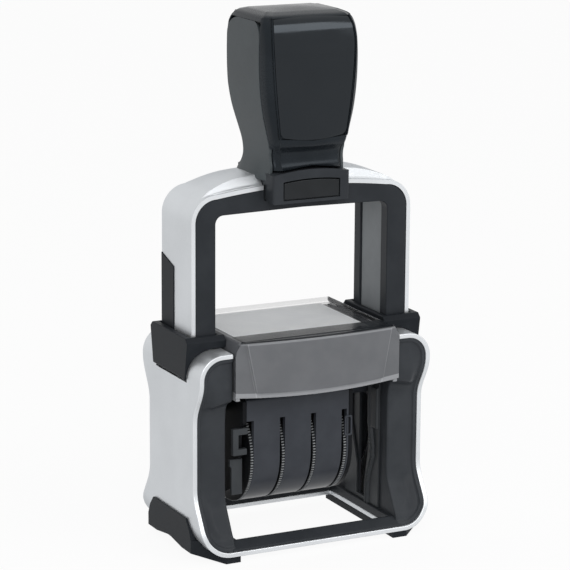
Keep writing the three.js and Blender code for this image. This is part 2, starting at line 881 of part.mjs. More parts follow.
function makeSkins() {
  const inner = frontPrism(
    bridgeFace(bridgeHalf - skinWall, 0, skinLegEnd - cutOverrun),
    -bridgeHalfDepth - cutOverrun, bridgeHalfDepth + cutOverrun,
  );
  const middle = block(
    -bridgeHalf, neckHalfWidth + seatGap,
    -bridgeHalfDepth - cutOverrun, bridgeHalfDepth + cutOverrun,
    archCrown - cutOverrun - skinWall, archCrown + cutOverrun + skinWall,
  );
  const recess = sidePrism(ribFace(seatGap), bridgeHalf - ribRecess - seatGap, bridgeHalf + cutOverrun);
  const solid = frontPrism(bridgeFace(bridgeHalf, skinWall, skinLegEnd), -bridgeHalfDepth, bridgeHalfDepth)
    .subtract(inner)
    .add(makeHump())
    .subtract(middle)
    .subtract(recess)
    .intersect(block(0, bridgeHalf, -bridgeHalfDepth, bridgeHalfDepth, 0, handleTop));
  placePair("bridge_skin", solid, "silver");
  const rib = sidePrism(ribFace(0), bridgeHalf - ribRecess, bridgeHalf + ribProud);
  placePair("leg_rib", rib, "black");
}

// The neck block, the lock button and its spring

function makeNeckBlock() {
  const faceTop = [];
  for (let k = 0; k <= arcSteps; k += 1) {
    const x = neckHalfWidth * (1 - (2 * k) / arcSteps);
    faceTop.push([x, archHeight(blockTop + blockArch, blockArch, neckHalfWidth, x)]);
  }
  const face = vectors([
    [-neckHalfWidth, blockBottom - blockFootRise],
    [neckHalfWidth, blockBottom - blockFootRise],
    ...faceTop,
  ]);
  const frontY = -bridgeHalfDepth - seatGap;
  const saddleLow = archCrown;
  const seatZ = handleBase - seatGap;
  const lipY = handleCentreY - handleHalfDepth * handleShares[0][2] - seatGap;
  const side = vectors([
    [frontY, blockBottom - blockFootRise],
    [frontY, saddleLow],
    [blockBack, saddleLow],
    [blockBack, seatZ],
    [lipY, seatZ],
    [lipY, blockTop + blockArch],
    [blockFront, blockTop + blockArch],
    [blockFront, blockBottom],
  ]);
  const pocket = block(
    -buttonHalfWidth - buttonGap, buttonHalfWidth + buttonGap,
    blockFront - cutOverrun, pocketBack,
    buttonBottom - buttonGap, buttonTop + buttonGap,
  );
  const solid = frontPrism(face, blockFront - cutOverrun, blockBack + cutOverrun)
    .intersect(sidePrism(side, -neckHalfWidth, neckHalfWidth))
    .subtract(pocket);
  place("neck_block", solid, "black");
}

function makeLockButton() {
  const front = blockFront - buttonProud;
  const rim = outline([
    [-buttonHalfWidth, buttonBottom, buttonGap],
    [buttonHalfWidth, buttonBottom, buttonGap],
    [buttonHalfWidth, buttonTop, buttonGap],
    [-buttonHalfWidth, buttonTop, buttonGap],
  ]);
  place("lock_button", frontPrism(rim, front, front + buttonDepth), "black");
}

// A helix of round wire as one closed tube, from one end to the other along +Z
function helix(radius, wire, turns, length) {
  const steps = turns * curlSteps;
  const rings = [];
  for (let k = 0; k <= steps; k += 1) {
    const angle = (2 * Math.PI * k) / curlSteps;
    const z = wire + ((length - 2 * wire) * k) / steps;
    const ring = [];
    for (let s = 0; s < wireSides; s += 1) {
      const turn = (2 * Math.PI * s) / wireSides;
      const out = radius + wire * Math.cos(turn);
      ring.push(new THREE.Vector3(out * Math.cos(angle), out * Math.sin(angle), z - wire * Math.sin(turn)));
    }
    rings.push(ring);
  }
  return loft(rings);
}

function reportSpringGap(name, wire, turns, length) {
  const pitch = (length - 2 * wire) / turns;
  console.log(`${name}: least gap between turns ${(pitch - 2 * wire).toFixed(2)} mm`);
}

function makeSprings() {
  const foot = columnFloor + seatGap;
  const length = returnSpringTop - foot;
  const coil = helix(returnSpringRadius, returnSpringWire, returnSpringTurns, length)
    .translate([springX, 0, foot]);
  placePair("return_spring", coil, "steel");
  reportSpringGap("return_spring", returnSpringWire, returnSpringTurns, length);
  const back = blockFront - buttonProud + buttonDepth + seatGap;
  const room = pocketBack - back - seatGap;
  const small = helix(lockSpringRadius, lockSpringWire, lockSpringTurns, room)
    .rotate([-90, 0, 0])
    .translate([0, back, (buttonBottom + buttonTop) / 2]);
  place("lock_spring", small, "steel");
  reportSpringGap("lock_spring", lockSpringWire, lockSpringTurns, room);
}

// The handle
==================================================
* What to produce *
Using the data above, output each line exactly.

* Task answer *
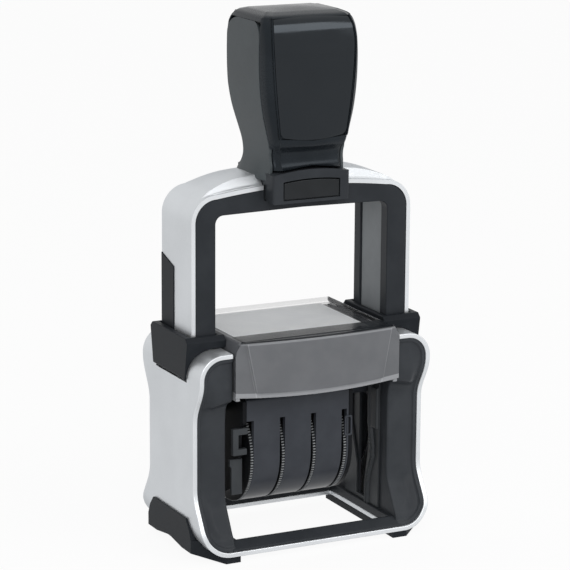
Keep writing the three.js and Blender code for this image. This is part 2, starting at line 881 of part.mjs. More parts follow.
function makeSkins() {
  const inner = frontPrism(
    bridgeFace(bridgeHalf - skinWall, 0, skinLegEnd - cutOverrun),
    -bridgeHalfDepth - cutOverrun, bridgeHalfDepth + cutOverrun,
  );
  const middle = block(
    -bridgeHalf, neckHalfWidth + seatGap,
    -bridgeHalfDepth - cutOverrun, bridgeHalfDepth + cutOverrun,
    archCrown - cutOverrun - skinWall, archCrown + cutOverrun + skinWall,
  );
  const recess = sidePrism(ribFace(seatGap), bridgeHalf - ribRecess - seatGap, bridgeHalf + cutOverrun);
  const solid = frontPrism(bridgeFace(bridgeHalf, skinWall, skinLegEnd), -bridgeHalfDepth, bridgeHalfDepth)
    .subtract(inner)
    .add(makeHump())
    .subtract(middle)
    .subtract(recess)
    .intersect(block(0, bridgeHalf, -bridgeHalfDepth, bridgeHalfDepth, 0, handleTop));
  placePair("bridge_skin", solid, "silver");
  const rib = sidePrism(ribFace(0), bridgeHalf - ribRecess, bridgeHalf + ribProud);
  placePair("leg_rib", rib, "black");
}

// The neck block, the lock button and its spring

function makeNeckBlock() {
  const faceTop = [];
  for (let k = 0; k <= arcSteps; k += 1) {
    const x = neckHalfWidth * (1 - (2 * k) / arcSteps);
    faceTop.push([x, archHeight(blockTop + blockArch, blockArch, neckHalfWidth, x)]);
  }
  const face = vectors([
    [-neckHalfWidth, blockBottom - blockFootRise],
    [neckHalfWidth, blockBottom - blockFootRise],
    ...faceTop,
  ]);
  const frontY = -bridgeHalfDepth - seatGap;
  const saddleLow = archCrown;
  const seatZ = handleBase - seatGap;
  const lipY = handleCentreY - handleHalfDepth * handleShares[0][2] - seatGap;
  const side = vectors([
    [frontY, blockBottom - blockFootRise],
    [frontY, saddleLow],
    [blockBack, saddleLow],
    [blockBack, seatZ],
    [lipY, seatZ],
    [lipY, blockTop + blockArch],
    [blockFront, blockTop + blockArch],
    [blockFront, blockBottom],
  ]);
  const pocket = block(
    -buttonHalfWidth - buttonGap, buttonHalfWidth + buttonGap,
    blockFront - cutOverrun, pocketBack,
    buttonBottom - buttonGap, buttonTop + buttonGap,
  );
  const solid = frontPrism(face, blockFront - cutOverrun, blockBack + cutOverrun)
    .intersect(sidePrism(side, -neckHalfWidth, neckHalfWidth))
    .subtract(pocket);
  place("neck_block", solid, "black");
}

function makeLockButton() {
  const front = blockFront - buttonProud;
  const rim = outline([
    [-buttonHalfWidth, buttonBottom, buttonGap],
    [buttonHalfWidth, buttonBottom, buttonGap],
    [buttonHalfWidth, buttonTop, buttonGap],
    [-buttonHalfWidth, buttonTop, buttonGap],
  ]);
  place("lock_button", frontPrism(rim, front, front + buttonDepth), "black");
}

// A helix of round wire as one closed tube, from one end to the other along +Z
function helix(radius, wire, turns, length) {
  const steps = turns * curlSteps;
  const rings = [];
  for (let k = 0; k <= steps; k += 1) {
    const angle = (2 * Math.PI * k) / curlSteps;
    const z = wire + ((length - 2 * wire) * k) / steps;
    const ring = [];
    for (let s = 0; s < wireSides; s += 1) {
      const turn = (2 * Math.PI * s) / wireSides;
      const out = radius + wire * Math.cos(turn);
      ring.push(new THREE.Vector3(out * Math.cos(angle), out * Math.sin(angle), z - wire * Math.sin(turn)));
    }
    rings.push(ring);
  }
  return loft(rings);
}

function reportSpringGap(name, wire, turns, length) {
  const pitch = (length - 2 * wire) / turns;
  console.log(`${name}: least gap between turns ${(pitch - 2 * wire).toFixed(2)} mm`);
}

function makeSprings() {
  const foot = columnFloor + seatGap;
  const length = returnSpringTop - foot;
  const coil = helix(returnSpringRadius, returnSpringWire, returnSpringTurns, length)
    .translate([springX, 0, foot]);
  placePair("return_spring", coil, "steel");
  reportSpringGap("return_spring", returnSpringWire, returnSpringTurns, length);
  const back = blockFront - buttonProud + buttonDepth + seatGap;
  const room = pocketBack - back - seatGap;
  const small = helix(lockSpringRadius, lockSpringWire, lockSpringTurns, room)
    .rotate([-90, 0, 0])
    .translate([0, back, (buttonBottom + buttonTop) / 2]);
  place("lock_spring", small, "steel");
  reportSpringGap("lock_spring", lockSpringWire, lockSpringTurns, room);
}

// The handle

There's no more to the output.